Why did I have to track Elizabeth? I come from a family of women, my great great grandmother had five girls, I’ve only found four, my great grandmother had two girls, my grandmother had three girls, my mother had three girls, her sister had two girls and her younger sister had one girl. That’s a lot of women!
Yes Elizabeth was my great grandmother’s sister and now I have her married name! I have no idea who “Artelia” Jones might be, I suspect the name may be something else but I can’t decipher the handwriting. And I don’t know who Lucy Brown is..but I will find out!

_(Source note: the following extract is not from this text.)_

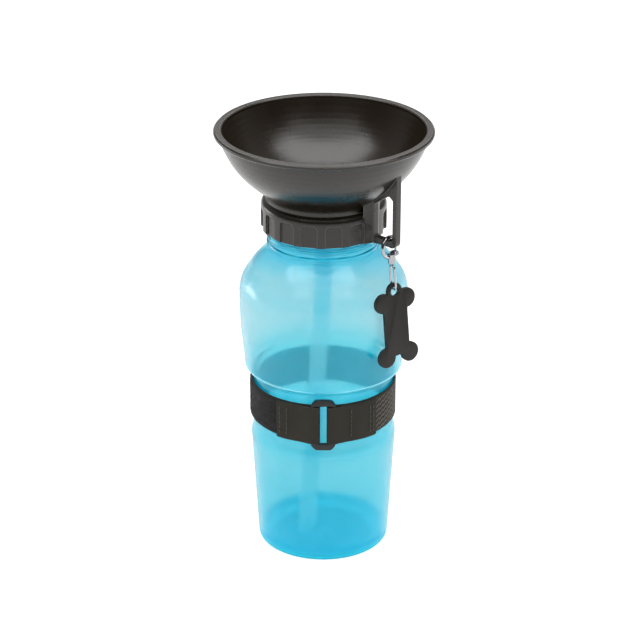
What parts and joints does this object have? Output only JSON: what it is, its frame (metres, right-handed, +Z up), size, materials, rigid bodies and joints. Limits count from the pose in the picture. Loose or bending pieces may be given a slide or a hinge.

I STILL can’t find Grandma Eunice before 1930 but now I know she went to Kansas City for a visit.
I’m hunting and untangling.
Eunice Sarah Franklin born in Houston, Texas, 30 August 1913, Died 4 September 1998 in Chicago, Illinois.
I had the family over for dinner Christmas Eve, and I mentioned how when we were younger we would have Christmas brunch at grandma’s. She’d fix scrambled eggs, bacon, ham, grits, fried apples and biscuits. Didn’t matter if you didn’t like scrambled eggs, you ate what was put on your plate!
And all the food had to be eaten and the kitchen cleaned before anyone opened any gifts!
As my grandma got older the task of holiday gatherings fell to my mother, despite the fact that she was the middle daughter and now I am the matriarch of the family holiday dinners.
Grandma Eunice was a very talented woman, she was a tailor and a furrier. That woman could, would and did take newspaper or brown butcher paper and create a pattern in the morning, sew up a dress for herself to wear to a formal event in the evening! She was just that good! You better believe she would not walk into an event and see her dress on someone else!
She tried to teach all three of her daughters to sew but the only one who showed any skill or interest was my mother, who passed it on to me. Neither of my two sisters were interested.
Sometime between 1941 and 1942 Grandma Eunice moved from Galveston, Texas to Chicago. After a period of time she purchased a two flat on Chicago’s westside across the street from the Garfield Park Conservatory. She was a single parent providing a strong, secure home for her daughters and their families.